Quite ashamed to recount the events of the night - compared pictures of Franz Kafka and Vladimir Mayakovsky, arguing over which of the two was better looking.
Objectively, I believe the fight must fall to the socialist poet, who is broodingly handsome in the style of Laurence Olivier.
However, in terms of personal taste I must bow, as always, to the delightfully neurotic Czech writer, who steals my heart with his tender, boyish charm.
Kafka, appropriately disturbed and lonesome. Mayakovsky, sulking like a Bolshevik.
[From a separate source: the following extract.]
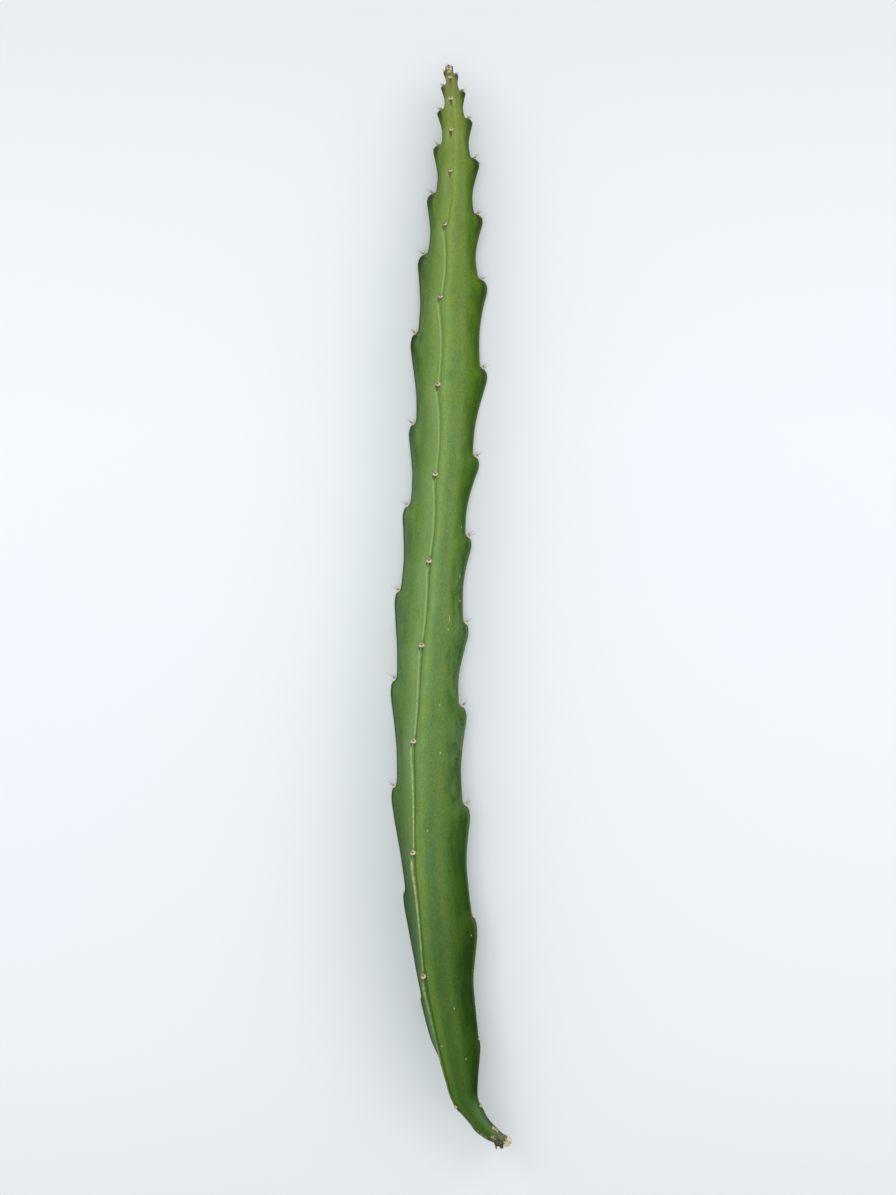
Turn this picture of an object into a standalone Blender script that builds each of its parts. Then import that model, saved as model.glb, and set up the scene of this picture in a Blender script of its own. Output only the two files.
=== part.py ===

Taking part in these guilty pleasures was somewhat justified, I may defend, for much of the night was consumed in entertaining Anma, my German grandmother who holds a taste for the bizarre. Were it Anma alone I may have been able to cope without indulging in somewhat disturbing girlish fantasies, but my mother insisted upon acting the part of the deciever. Her time is consumed in entertaining men, and the few short segments where she forces herself away to provide food to her pitifully mewing offspring are similarly dominated by endless conversation about the aformentioned members of her ever-growing menagerie. And so tonight, as she carried on about her intimate liasions, she suddenly feigned fatigue and forced my sister and I to traverse to Publix, accompanied by the grandmother! Moreover, (and my face burns with wrath even as I type) she is leaving us, helpless, tomorrow night to laciviously dine with Herr Richard and his parents at an expensive restaurant on South Beach!
I feel that my mother has been lagging her parental duties to sashay about town acting as if she is thirty, leaving my sister and I to stagnate as Bastille prisoners encased in iron masks, secrets hidden and forgotten so as not to shatter the fragile veil assembled to cover a less than desirable past.